Read top to bottom. Extract pulls 10 raw rows out of the blob and announces the header it skipped. Transform reports how many raw rows it received, drops the one zero-unit row with a named reason, and announces how many cleaned rows it kept. Load prints the final 9-row table aligned in columns, then folds the table into per-region totals — east at $1004.00, south at $1062.00, west at $730.00 — and ends with the grand total of $2796.00. Three stations, three sections of output, each one a witness that the station ran and left clean work behind for the next.

One question the output answers — why did the row count drop from 10 to 9 instead of from 10 to 8? The blob has 10 data rows, the malformed-line check would drop any row with the wrong column count, and the unit-zero check drops the last row where west, boots, 0. None of the other rows have garbage units or garbage prices, so 10 minus 1 dropped row gives 9 clean rows. If a second row got dropped silently the report would still print and look right, but the totals would be wrong and nobody downstream would know. The log lines from inside transform are the only way to catch that class of bug, which is why the lesson prints them instead of swallowing them.
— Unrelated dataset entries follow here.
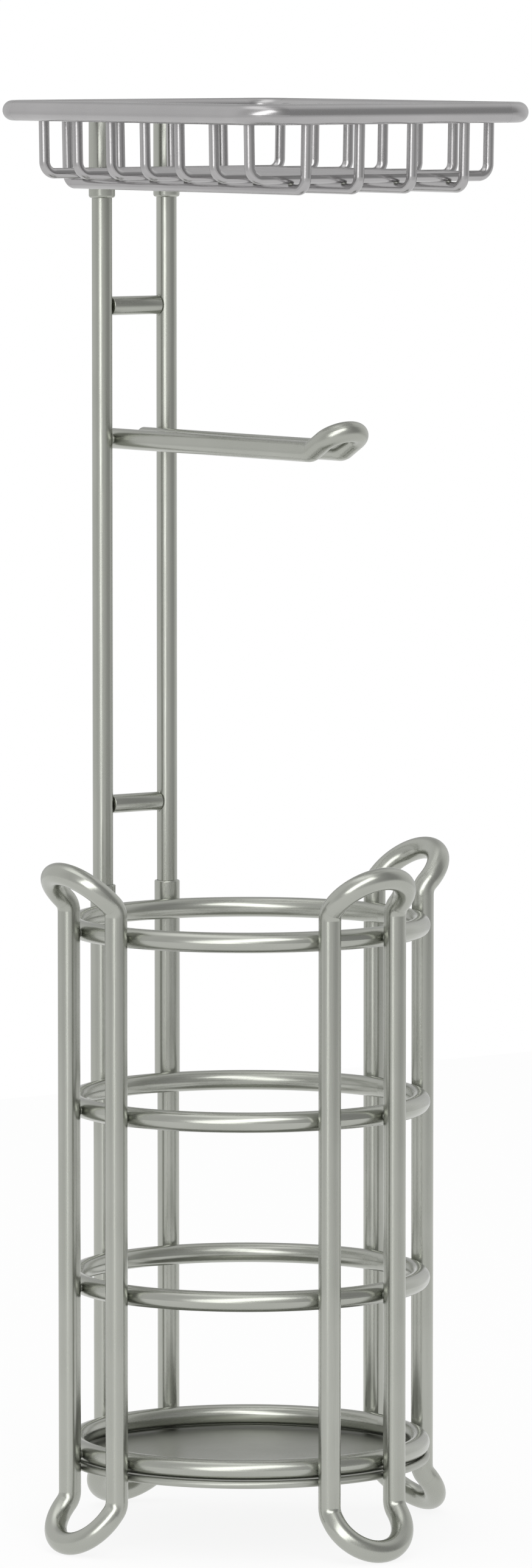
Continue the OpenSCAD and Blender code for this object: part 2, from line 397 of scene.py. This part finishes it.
# %% [markdown]
# ## The bars between the posts
#
# In the engineering model the two bars are hollowed at their ends to fit round the posts. On the
# finished stand they are cut off square, and only the line down the middle of each end touches
# the post, which leaves a narrow shadow on either side. A Boolean could trim the old bars, but a
# square bar is simpler to make new: the cone tool with two equal radii gives a closed rod, and a
# small bevel breaks its sharp edges. The bars lie flush with the backs of the posts, because the
# frame lies on its back on a flat table while it is welded.

# %% The square-cut bars
BAR_STEPS = 48
BAR_SEAT = 0.0001
BAR_BEVEL = 0.0004
BAR_BEVEL_STEPS = 3
ROD_CREASE = math.radians(40)


def make_rod(diameter, length, steps):
    """A closed upright rod, its middle at the origin, with its lower and upper end faces."""
    bm = bmesh.new()
    bmesh.ops.create_cone(
        bm, cap_ends=True, segments=steps, radius1=diameter / 2, radius2=diameter / 2, depth=length
    )
    ends = [face for face in bm.faces if len(face.verts) == steps]
    return bm, sorted(ends, key=lambda face: face.calc_center_median().z)


def round_edges(bm, edges, offset, steps):
    bmesh.ops.bevel(
        bm, geom=edges, offset=offset, segments=steps, profile=0.5, affect="EDGES", material=-1
    )


def make_bar(name, node):
    bar_rod = size(node).z
    bar_length = post_gap - post_rod - 2 * BAR_SEAT
    bm, (first, last) = make_rod(bar_rod, bar_length, BAR_STEPS)
    round_edges(bm, first.edges[:] + last.edges[:], BAR_BEVEL, BAR_BEVEL_STEPS)
    flush = Vector((0, (post_rod - bar_rod) / 2, 0))
    lie = Matrix.Translation(middle(node) + flush) @ Matrix.Rotation(math.pi / 2, 4, "Y")
    bmesh.ops.transform(bm, verts=bm.verts, matrix=lie)
    bar = make_piece(name, bm, bar_nickel, ROD_CREASE)
    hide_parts(node)
    print(name, "length", round(bar_length, 4), "thickness", round(bar_rod, 4))


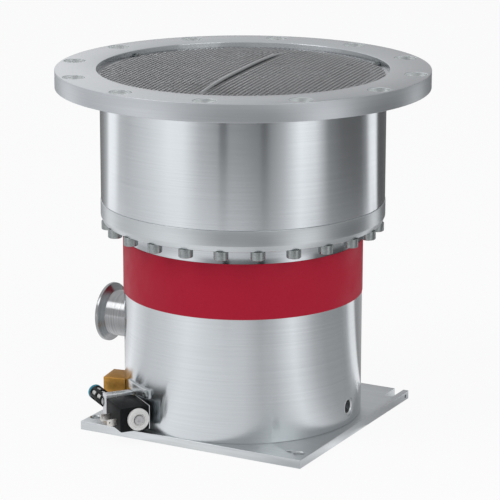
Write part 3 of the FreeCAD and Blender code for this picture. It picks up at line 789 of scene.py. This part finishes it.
def base_plate():
    """Plate with the front mounting holes and taps, the slots at the back and the hole in its right edge."""
    plate = block("base_plate_milled", plate_low, plate_high)
    front_y, back_y = [mount_middle[1] + way * mount_spacing[1] / 2 for way in (-1, 1)]
    depth = plate_top + past
    bm = bmesh.new()
    lathe_into(bm, drill(plate_opening, -past, plate_top + past), 128)
    for side in (-1, 1):
        x = mount_middle[0] + side * mount_spacing[0] / 2
        hole_into(bm, mount_hole, depth, Matrix.Translation((x, front_y, plate_top)), 0.8)
        tap = Matrix.Translation((x - side * tap_inset, front_y, plate_top))
        hole_into(bm, tap_radius, depth, tap, 0.3, 32)
        slot_into(bm, x, back_y, plate_high.y + 2, mount_hole)
    cut(plate, bm)
    bm = bmesh.new()
    edge = along((plate_high.x, plate_high.y - edge_hole_inset, plate_top / 2), (1, 0, 0))
    hole_into(bm, edge_hole, edge_hole_depth, edge, 0.25, 32)
    cut(plate, bm)
    dress(plate, plate_metal, ["base_plate"])


def slot_into(bm, x, inner, outer, radius):
    """A slot that is open towards +Y, through the plate."""
    loop = [(x - radius, outer), (x - radius, inner)]
    loop += [(x - radius * math.cos(math.pi * j / 24), inner - radius * math.sin(math.pi * j / 24))
             for j in range(1, 24)]
    loop += [(x + radius, inner), (x + radius, outer)]
    loft_into(bm, [[Vector((px, py, z)) for px, py in loop] for z in (-past, plate_top + past)])


def bottom():
    """Cover under the pump with its ring of screws."""
    outline = [(0, cover_low), (cover_radius, cover_low), (cover_radius, cover_high), (0, cover_high)]
    cover = lathe("bottom_cover_turned", rounded(outline, 0.5), 128)
    dress(cover, plate_metal, ["bottom_cover"])
    head = rounded([(0, 0), (4.2, 0), (3.6, 1.6), (1.7, 1.6), (1.6, 0.6), (0, 0.6)], 0.2)
    bm = bmesh.new()
    for k in range(cover_screw_count):
        spot = along((cover_screw_circle, 0, cover_low + 0.1), (0, 0, -1))
        lathe_into(bm, head, 32, about_z(360.0 * k / cover_screw_count) @ spot)
    screws = from_bmesh("cover_screws", bm)
    dress(screws, screw_metal)


# Valve group

def in_valve(matrix=Matrix.Identity(4)):
    return about_z(valve_turn) @ matrix


def valve_axis(start):
    """Along the coil's axis from a place u."""
    return in_valve(along((start, *coil_axis), (1, 0, 0)))


def valve_body():
    low, high = (valve_u[0], coil_v[0], coil_z[0]), (valve_u[1], coil_v[1], valve_top)
    body = block("valve_block", low, high, 0.6, in_valve())
    dress(body, valve_metal, ["valve_body"])


def coil():
    """Moulded coil with rounded edges and the bore for the core tube, and its yoke on the housing's side."""
    low, high = (coil_u[0], coil_v[0], coil_z[0]), (coil_u[1], coil_v[1], coil_z[1])
    body = block("coil_moulding", low, high, 1.6, in_valve(), 4)
    cut_one(body, drill(core_radius + 0.1, -past, 40), 48, valve_axis(coil_u[0]))
    dress(body, black_plastic, ["valve_coil"])
    low = (coil_u[0], coil_v[1], coil_z[0] + 0.5)
    high = (coil_u[1] + 0.6, coil_v[1] + yoke_thickness, coil_z[1] + 0.5)
    yoke = block("coil_yoke", low, high, 0.25, in_valve())
    dress(yoke, valve_metal)


def nut():
    """White ring nut with a groove in its face, and the tube's metal end in its middle."""
    place = valve_axis(coil_u[1])
    outline = [(4.5, 0), (9.8, 0), (10.0, 0.6), (10.0, 3.2), (9.2, 4.0), (7.4, 4.0), (7.0, 3.5), (6.6, 4.0),
               (5.8, 4.0), (5.4, 3.0), (4.5, 3.0)]
    ring = lathe("ring_nut", rounded(outline, 0.2), 96, place)
    dress(ring, white_plastic, ["valve_nut"])
    outline = [(0, -38.0), (core_radius, -38.0), (core_radius, 4.2), (core_radius - 0.4, 4.6), (1.2, 4.6),
               (0.9, 4.2), (0, 4.2)]
    end = lathe("core_tube_turned", rounded(outline, 0.15), 64, place)
    dress(end, stainless, ["core_tube"])


def terminals():
    """Two flat spades with cut corners at the tip and a hole."""
    tip, root, (low, high) = coil_v[0] - spade_reach, coil_v[0], spade_z
    loop = [(root, low), (tip + 1.0, low), (tip, low + 1.2), (tip, high - 1.2), (tip + 1.0, high),
            (root, high)]
    blades, holes = bmesh.new(), bmesh.new()
    for u in spade_places:
        sides = [[in_valve() @ Vector((side, v, z)) for v, z in loop] for side in (u, u + spade_thickness)]
        loft_into(blades, sides)
        middle = (u, coil_v[0] - spade_hole_reach, (low + high) / 2)
        lathe_into(holes, drill(spade_hole, -past, 3), 24, in_valve(along(middle, (1, 0, 0))))
    tabs = from_bmesh("spade_terminals", blades)
    cut(tabs, holes)
    dress(tabs, tin_plate, ["coil_terminals"])


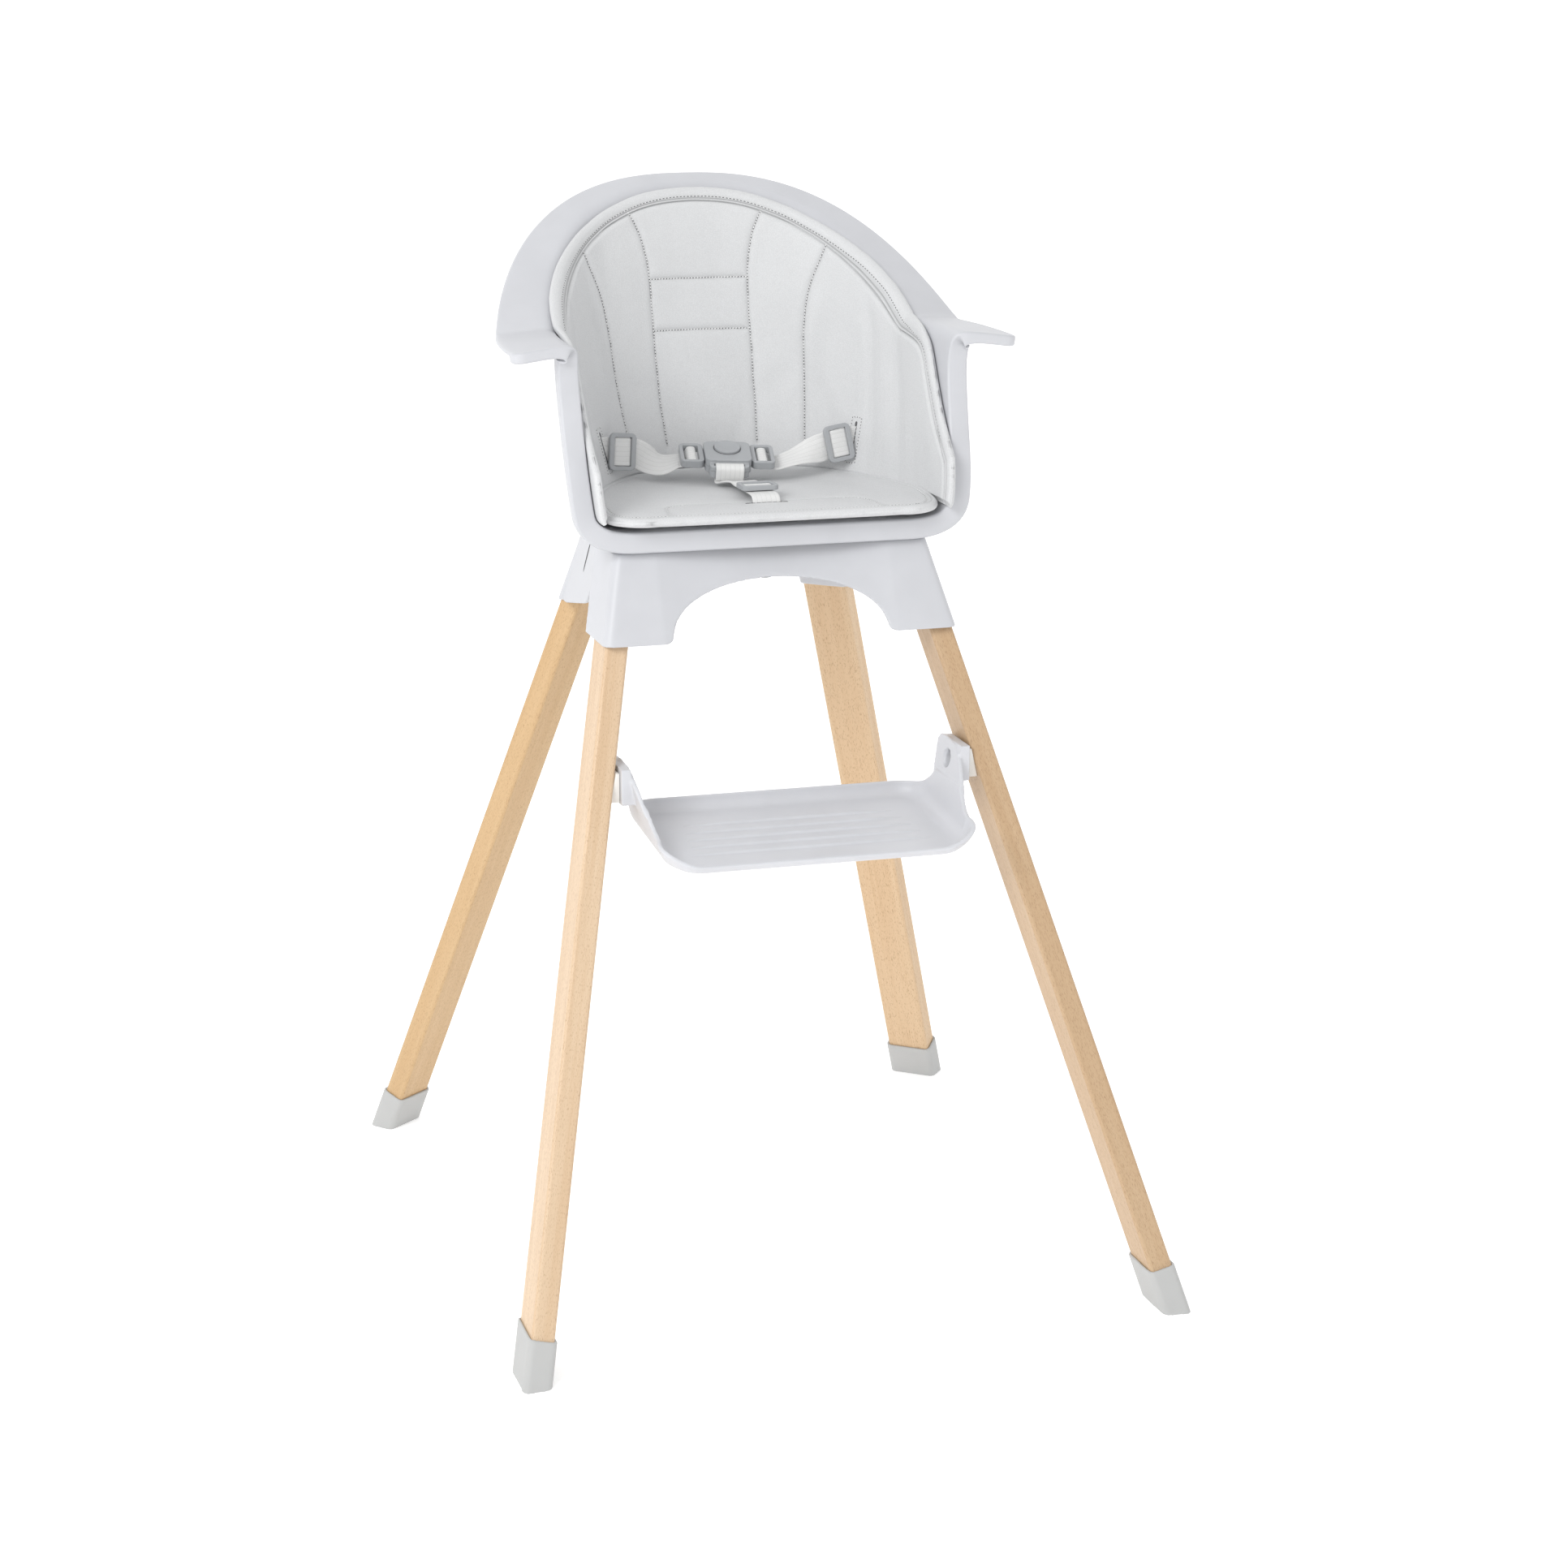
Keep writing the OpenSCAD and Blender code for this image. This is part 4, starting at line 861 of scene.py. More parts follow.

The thing this pipeline cannot do on its own is run continuously. The batch runs once, end to end, and exits. A real production pipeline has to handle new data showing up every minute, retries when the source is down, deduplication so the same row does not get loaded twice, and a way to resume from the middle when the box crashes — which is what scheduled workers and durable queues exist to solve.